I also bought a red currant from fleet farm for $10. Who could resist a fruit bush for $10? No, not me. Thanks to my mom who, after weeks of that poor currant sitting in its pot, pointed out the perfect location for it to grow. It anchors the front corner of our yard and balances out the vegetable beds.

The spirea (bridal veil) gave us a lovely bloom in the spring, but sadly the blooms were like a toupee on a mass of lifeless branches. I thank Carol from the Guthrie for suggesting I rejuvenate the poor things. We cut them back drastically, down to 6" from the ground. As I write, they are lush as chia pets in my lawn. I'm talking seven little chia pets, green and bushy and wild.

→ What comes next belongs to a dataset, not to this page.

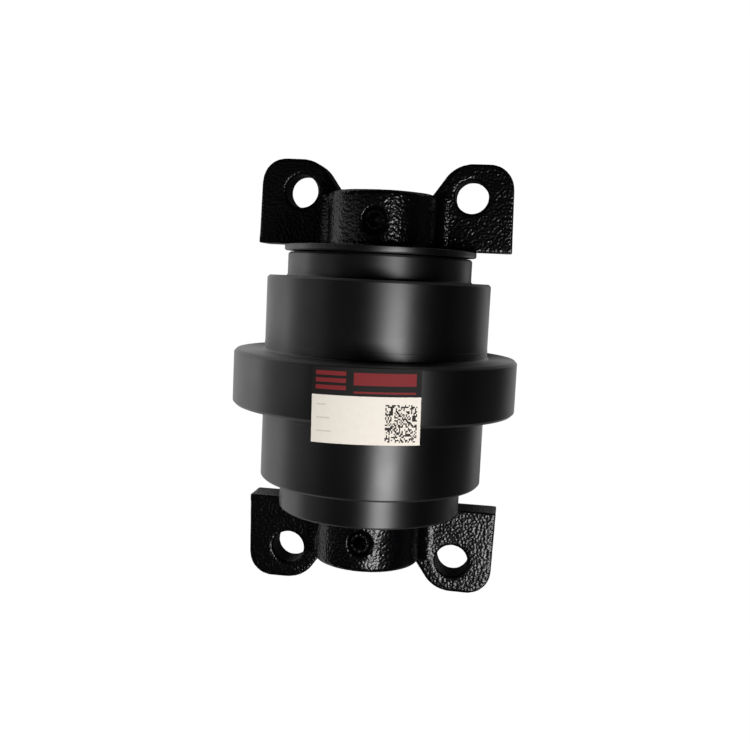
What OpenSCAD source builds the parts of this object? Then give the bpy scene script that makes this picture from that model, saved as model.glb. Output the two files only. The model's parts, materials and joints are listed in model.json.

So I Got Some Friends Together and Put In a Kitchen Garden

I'm a garden voyeur. In the summer you can catch me walking through alleys, peeping over fences at any little garden in the neighborhood. I want to see what people prioritize in their gardens, what kind of veggies they eat, how they structure their growing space. I look for answers to questions I didn't know I had, for great new ideas, and for really, really bad ideas. I am learning how many decisions go into the making of a garden, and how every decision is a reflection of the gardener and the gardener's community; peeking into a stranger's garden is a little bit of peeking into their life. It's an intimate glance at best, invasive in the worst case.
We put our garden in the front yard so that nobody would have to feel like a voyeur if they wanted to look.  And the day we put it in, it felt like the whole neighborhood was looking. They asked us where we bought our beds (we built them from lumber at Siwek's in NE), why we were arranging our beds the way we did, what we were going to plant in our beds. "VEGGIES" I said. Kayla and Micah came over that Sunday morning. The men built beds and played Kubb, the women dug sod and forked dirt. I was foreman, telling everyone what to do and where to put things, and cook, making sure the kids had snacks and the volunteers had beer and spaghetti. We worked all day, drew lots of attention, got four raised beds built, sited, and forked, then we showered and drove to brats at John L's. My muscles quivered from it all.